A Contrast In Strategies…And Prospects
And this brings me to my final point. Unlike CBS, Turner has not launched a dedicated streaming service. True, Turner content sometimes finds its way over to HBO Max, but you will not find a live stream or any of Turner’s marquee sports properties on the service.
Nor could you, since at a steady state adoption rate – ie., if HBO Max kept all its subscribers even as it implemented higher prices – HBO Max would need to hike its price to $25 per month to incorporate TNT and TBS. TNT and TBS alone were estimated to account for almost $3.20 in monthly affiliate fees in 2020, and HBO Max only signs up about one in three households. CNN, Turner Classic Movies and TruTV would probably take it up near $30.

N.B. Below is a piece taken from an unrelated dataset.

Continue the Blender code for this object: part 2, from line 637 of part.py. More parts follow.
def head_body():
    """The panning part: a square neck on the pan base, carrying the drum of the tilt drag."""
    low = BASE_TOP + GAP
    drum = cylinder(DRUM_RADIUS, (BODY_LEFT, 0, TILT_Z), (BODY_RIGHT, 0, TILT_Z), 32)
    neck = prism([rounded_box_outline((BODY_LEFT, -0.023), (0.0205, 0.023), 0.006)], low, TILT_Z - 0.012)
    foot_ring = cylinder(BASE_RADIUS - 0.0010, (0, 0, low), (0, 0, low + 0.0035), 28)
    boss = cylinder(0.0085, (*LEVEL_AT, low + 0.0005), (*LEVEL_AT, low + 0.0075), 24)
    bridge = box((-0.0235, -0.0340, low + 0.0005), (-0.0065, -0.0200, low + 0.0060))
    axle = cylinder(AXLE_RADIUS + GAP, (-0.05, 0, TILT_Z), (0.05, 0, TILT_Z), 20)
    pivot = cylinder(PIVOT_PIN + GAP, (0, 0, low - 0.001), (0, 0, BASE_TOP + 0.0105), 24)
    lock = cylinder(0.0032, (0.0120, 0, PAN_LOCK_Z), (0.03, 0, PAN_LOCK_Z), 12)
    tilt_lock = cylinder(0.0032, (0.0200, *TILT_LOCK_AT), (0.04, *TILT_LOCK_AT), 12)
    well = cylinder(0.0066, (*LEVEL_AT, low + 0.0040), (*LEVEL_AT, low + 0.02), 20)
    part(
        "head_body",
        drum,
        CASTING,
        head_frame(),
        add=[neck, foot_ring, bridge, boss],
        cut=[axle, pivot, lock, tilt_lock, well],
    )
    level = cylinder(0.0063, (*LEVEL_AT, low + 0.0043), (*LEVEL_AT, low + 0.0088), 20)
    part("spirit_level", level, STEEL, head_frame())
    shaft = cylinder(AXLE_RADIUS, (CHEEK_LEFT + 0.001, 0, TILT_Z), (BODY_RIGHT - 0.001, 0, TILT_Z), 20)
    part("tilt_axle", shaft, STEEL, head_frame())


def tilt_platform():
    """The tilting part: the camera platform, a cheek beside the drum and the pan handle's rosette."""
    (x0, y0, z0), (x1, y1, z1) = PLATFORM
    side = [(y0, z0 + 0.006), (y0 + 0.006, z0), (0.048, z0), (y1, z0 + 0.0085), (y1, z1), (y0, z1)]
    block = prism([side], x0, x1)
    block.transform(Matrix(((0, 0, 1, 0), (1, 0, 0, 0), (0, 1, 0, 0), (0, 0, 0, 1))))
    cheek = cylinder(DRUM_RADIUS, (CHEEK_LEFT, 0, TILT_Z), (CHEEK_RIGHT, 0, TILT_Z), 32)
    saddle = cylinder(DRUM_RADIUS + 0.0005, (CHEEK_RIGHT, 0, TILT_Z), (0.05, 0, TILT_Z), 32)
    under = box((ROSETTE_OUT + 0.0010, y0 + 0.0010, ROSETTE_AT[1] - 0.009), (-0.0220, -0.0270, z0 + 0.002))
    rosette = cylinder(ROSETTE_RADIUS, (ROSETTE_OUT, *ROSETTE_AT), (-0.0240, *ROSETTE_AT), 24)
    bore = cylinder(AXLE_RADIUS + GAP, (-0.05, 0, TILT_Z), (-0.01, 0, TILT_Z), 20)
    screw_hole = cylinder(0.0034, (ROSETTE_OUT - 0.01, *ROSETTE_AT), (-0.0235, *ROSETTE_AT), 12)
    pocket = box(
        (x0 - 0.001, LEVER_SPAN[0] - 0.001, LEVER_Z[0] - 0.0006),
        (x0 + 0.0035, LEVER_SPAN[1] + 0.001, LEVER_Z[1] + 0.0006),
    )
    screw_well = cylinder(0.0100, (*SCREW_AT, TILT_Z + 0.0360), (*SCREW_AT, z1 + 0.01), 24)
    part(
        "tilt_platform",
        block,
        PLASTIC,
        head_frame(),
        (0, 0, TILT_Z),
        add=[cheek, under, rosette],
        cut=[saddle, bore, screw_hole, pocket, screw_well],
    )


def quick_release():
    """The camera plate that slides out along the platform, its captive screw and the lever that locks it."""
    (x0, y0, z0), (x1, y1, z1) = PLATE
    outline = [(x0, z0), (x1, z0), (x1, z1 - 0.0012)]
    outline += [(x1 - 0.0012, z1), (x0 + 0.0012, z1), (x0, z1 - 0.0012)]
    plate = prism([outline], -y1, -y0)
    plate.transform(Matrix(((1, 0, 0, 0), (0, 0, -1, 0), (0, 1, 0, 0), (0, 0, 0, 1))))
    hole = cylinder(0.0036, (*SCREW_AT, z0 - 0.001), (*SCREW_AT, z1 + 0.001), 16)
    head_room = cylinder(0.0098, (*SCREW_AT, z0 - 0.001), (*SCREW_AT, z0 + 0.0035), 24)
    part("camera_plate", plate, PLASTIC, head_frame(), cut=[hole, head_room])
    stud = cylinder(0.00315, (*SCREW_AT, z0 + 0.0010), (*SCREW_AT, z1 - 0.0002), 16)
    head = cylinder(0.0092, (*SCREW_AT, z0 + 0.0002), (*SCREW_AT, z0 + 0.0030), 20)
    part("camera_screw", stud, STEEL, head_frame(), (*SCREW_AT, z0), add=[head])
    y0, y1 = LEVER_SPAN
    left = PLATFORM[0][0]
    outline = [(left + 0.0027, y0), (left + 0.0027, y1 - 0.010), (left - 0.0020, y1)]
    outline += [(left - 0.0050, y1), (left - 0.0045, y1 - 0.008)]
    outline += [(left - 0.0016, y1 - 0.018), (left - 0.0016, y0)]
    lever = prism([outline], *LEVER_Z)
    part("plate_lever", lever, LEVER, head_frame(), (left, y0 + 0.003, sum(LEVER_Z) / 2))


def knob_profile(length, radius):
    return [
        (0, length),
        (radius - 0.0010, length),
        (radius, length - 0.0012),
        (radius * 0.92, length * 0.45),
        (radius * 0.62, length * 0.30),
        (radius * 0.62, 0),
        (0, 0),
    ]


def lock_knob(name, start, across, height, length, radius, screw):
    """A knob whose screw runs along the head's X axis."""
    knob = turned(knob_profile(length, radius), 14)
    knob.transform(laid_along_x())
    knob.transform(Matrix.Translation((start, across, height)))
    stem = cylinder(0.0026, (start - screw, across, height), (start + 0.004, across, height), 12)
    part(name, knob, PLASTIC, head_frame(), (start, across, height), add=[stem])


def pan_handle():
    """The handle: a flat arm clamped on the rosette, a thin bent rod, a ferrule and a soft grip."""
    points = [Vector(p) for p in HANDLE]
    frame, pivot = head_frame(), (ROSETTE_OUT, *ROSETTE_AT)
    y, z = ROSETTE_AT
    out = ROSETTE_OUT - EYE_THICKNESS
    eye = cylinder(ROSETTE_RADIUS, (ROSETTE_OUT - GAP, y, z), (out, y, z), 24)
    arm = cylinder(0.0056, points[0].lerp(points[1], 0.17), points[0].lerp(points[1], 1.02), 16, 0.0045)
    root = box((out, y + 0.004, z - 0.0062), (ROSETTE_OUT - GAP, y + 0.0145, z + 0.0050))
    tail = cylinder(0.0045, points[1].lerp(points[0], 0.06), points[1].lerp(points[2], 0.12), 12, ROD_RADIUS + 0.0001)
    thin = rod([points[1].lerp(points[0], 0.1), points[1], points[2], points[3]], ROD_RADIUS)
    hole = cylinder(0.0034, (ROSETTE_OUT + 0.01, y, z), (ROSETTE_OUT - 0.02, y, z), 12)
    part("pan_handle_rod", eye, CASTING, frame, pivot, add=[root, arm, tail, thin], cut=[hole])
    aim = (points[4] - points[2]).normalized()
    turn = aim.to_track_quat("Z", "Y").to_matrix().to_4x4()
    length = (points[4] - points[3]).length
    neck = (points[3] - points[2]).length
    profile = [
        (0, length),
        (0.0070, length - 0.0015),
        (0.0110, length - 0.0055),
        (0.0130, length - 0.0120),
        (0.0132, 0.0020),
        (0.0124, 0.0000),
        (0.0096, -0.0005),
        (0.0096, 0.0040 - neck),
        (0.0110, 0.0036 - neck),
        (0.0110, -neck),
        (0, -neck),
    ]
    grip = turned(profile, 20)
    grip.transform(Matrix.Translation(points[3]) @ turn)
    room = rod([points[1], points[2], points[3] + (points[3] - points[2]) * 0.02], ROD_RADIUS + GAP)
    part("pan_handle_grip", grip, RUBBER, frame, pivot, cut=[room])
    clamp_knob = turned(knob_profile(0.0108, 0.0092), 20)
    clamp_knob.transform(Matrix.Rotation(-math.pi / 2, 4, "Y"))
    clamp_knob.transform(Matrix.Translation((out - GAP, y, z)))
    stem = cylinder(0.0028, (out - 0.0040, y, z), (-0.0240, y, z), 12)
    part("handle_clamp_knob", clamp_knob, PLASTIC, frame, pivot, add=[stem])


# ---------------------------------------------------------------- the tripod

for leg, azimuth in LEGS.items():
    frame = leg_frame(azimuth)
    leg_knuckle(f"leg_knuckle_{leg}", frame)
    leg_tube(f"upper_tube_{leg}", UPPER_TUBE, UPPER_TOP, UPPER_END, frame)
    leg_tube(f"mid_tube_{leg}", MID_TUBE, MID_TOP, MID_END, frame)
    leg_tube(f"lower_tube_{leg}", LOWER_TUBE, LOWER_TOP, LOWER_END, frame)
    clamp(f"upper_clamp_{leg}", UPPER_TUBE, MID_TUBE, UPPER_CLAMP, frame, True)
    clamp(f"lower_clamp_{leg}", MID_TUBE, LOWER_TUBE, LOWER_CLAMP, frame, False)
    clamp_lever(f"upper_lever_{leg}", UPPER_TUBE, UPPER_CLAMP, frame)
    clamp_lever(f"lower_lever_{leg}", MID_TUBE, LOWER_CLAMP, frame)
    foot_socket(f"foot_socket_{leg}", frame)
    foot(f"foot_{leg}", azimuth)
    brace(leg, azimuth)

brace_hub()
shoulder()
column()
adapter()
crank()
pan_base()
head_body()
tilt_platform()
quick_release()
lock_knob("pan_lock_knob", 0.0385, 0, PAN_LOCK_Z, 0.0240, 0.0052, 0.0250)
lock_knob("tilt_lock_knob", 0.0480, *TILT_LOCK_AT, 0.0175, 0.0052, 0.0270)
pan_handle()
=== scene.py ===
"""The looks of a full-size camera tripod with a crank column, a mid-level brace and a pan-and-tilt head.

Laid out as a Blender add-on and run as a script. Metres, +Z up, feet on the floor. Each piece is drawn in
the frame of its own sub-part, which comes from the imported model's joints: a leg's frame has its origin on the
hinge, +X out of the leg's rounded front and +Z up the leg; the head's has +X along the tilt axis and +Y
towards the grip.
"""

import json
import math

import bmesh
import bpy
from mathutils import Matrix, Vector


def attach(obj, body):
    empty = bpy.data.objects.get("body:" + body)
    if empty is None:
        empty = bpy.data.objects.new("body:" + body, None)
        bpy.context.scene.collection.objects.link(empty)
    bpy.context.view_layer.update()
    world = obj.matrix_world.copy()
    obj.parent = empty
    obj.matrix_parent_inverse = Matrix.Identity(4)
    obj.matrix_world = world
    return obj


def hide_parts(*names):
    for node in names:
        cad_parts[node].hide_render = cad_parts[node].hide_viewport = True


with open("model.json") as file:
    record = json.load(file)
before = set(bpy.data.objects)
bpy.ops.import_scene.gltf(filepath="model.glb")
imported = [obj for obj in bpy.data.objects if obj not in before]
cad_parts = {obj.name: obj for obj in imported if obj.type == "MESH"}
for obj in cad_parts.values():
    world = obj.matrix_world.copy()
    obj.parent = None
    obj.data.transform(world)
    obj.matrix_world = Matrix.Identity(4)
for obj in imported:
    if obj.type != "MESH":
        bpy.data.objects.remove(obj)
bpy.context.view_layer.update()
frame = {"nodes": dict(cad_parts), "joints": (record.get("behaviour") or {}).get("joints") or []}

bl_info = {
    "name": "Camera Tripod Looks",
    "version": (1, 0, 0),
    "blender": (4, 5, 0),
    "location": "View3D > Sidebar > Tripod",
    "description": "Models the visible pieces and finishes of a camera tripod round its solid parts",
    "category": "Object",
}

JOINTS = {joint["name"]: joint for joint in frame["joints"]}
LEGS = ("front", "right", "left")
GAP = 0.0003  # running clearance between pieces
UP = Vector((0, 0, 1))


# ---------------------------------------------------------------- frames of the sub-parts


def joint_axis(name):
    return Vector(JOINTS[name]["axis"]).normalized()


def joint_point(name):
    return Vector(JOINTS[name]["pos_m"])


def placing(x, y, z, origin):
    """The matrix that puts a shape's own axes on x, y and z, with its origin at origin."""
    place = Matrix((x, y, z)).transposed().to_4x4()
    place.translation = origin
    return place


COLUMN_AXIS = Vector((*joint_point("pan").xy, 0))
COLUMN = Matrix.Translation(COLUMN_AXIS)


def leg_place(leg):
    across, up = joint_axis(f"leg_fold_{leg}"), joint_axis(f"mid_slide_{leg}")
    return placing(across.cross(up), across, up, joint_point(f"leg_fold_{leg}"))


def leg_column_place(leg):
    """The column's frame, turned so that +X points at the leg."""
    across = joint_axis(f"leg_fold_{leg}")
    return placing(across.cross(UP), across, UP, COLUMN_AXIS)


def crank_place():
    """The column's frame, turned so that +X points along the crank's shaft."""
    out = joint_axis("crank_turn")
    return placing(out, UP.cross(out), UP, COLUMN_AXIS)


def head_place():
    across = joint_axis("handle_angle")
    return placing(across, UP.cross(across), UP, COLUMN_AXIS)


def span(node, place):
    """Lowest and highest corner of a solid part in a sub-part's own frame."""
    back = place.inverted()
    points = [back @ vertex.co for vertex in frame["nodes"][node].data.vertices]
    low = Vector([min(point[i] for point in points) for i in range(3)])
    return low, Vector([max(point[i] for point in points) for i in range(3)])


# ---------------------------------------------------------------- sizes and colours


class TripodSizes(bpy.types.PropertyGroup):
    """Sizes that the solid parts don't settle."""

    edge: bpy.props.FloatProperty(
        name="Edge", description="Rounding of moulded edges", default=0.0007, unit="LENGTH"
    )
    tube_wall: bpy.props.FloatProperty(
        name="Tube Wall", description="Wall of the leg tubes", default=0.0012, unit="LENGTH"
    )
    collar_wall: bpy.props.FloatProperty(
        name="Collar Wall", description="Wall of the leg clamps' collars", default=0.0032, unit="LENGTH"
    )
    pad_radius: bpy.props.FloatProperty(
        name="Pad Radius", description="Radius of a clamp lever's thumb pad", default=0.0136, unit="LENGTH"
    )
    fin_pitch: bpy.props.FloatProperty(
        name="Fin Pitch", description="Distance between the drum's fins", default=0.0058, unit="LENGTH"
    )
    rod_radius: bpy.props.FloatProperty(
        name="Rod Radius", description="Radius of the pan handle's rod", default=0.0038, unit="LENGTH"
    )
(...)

That’s at current contract costs, by the way. A massive NBA fee hike like I outlined above would take the break-even price to close to $45. That would almost certainly lock in the same fatally vicious cycle of price hikes and churn that traditional pay-TV is experiencing.

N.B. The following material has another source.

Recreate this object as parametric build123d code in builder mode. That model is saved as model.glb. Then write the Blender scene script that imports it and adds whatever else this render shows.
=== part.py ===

Without a dedicated streaming service that can monetize its sports deals, Turner is essentially putting all its eggs in the traditional pay-TV basket. It is banking on becoming little less essential for cable-TV than ESPN is, and securing the price increase to match. It’s strategy can essentially be summarized as:
- Retain marquee content, primarily sports, at all costs to remain absolutely indispensable to pay-TV bundlers, to secure as large a share as possible of the cable bundle revenue stream.
- Move gradually on streaming to avoid upsetting existing relationships, and maintain pay-TV exclusives on your best content.
- Compensate for pay-TV losses by increasing fees on remaining subscribers, and perhaps reducing non-marquee content like scripted dramas and comedies.
With respect, this seems questionable in light of the rampant cord cutting going on. It is doubly questionable in light of the fact that one major pay-TV provider already dropped Turner Networks, and vaulted to the head of the pack in subscriber growth after doing so.
The Winning Strategy
The Paramount strategy is far superior. And that strategy is
- Have a dedicated, owned & operated streaming service, alongside traditional pay-TV deals
- Price said service such as to be indifferent as to which one your customers choose to access your content through, and allow open access to content on it to all subscribers.
- Strictly control sports exposures, and be prepared to let sports content walk if it exceeds the price at which you could profit from it on your streaming service – where all content including sports is probably eventually headed.
This strategy allows Paramount to avoid setting itself against the prevailing trend in US entertainment towards streaming and standalone offerings from each content company. It prevents Paramount from taking on any obligation to which it does not have an immediately clear path to effective monetization. And it avoids crowding out non-sports content for the 40% of US households which are not interested in any sports.
We won’t know for sure until the NBA deal is announced. Turner may yet course correct away from a massively unsustainable yearly spend on NBA rights. That would not be in keeping with its present statements of intent, however; more importantly, it would not be in keeping with its past history. And the NBA deals will almost certainly be big enough that Turner’s new owners will not be much better off than its old one if they overcommit on sports rights.
Paramount, on the other hand, has earned the benefit of the doubt. Disciplined approaches to sports and non-sports spending mean that Paramount+ will almost certainly retain its position as a platform appealing to sports and non sports viewers at a reasonable price. That augurs well for the future of the company. Sports acquired at a reasonable cost will drive signups and scale in streaming, allowing Paramount to emerge as one of the winners in a winnowed, more profitable streaming field.
I am long Paramount, and a dubious hold on AT&T.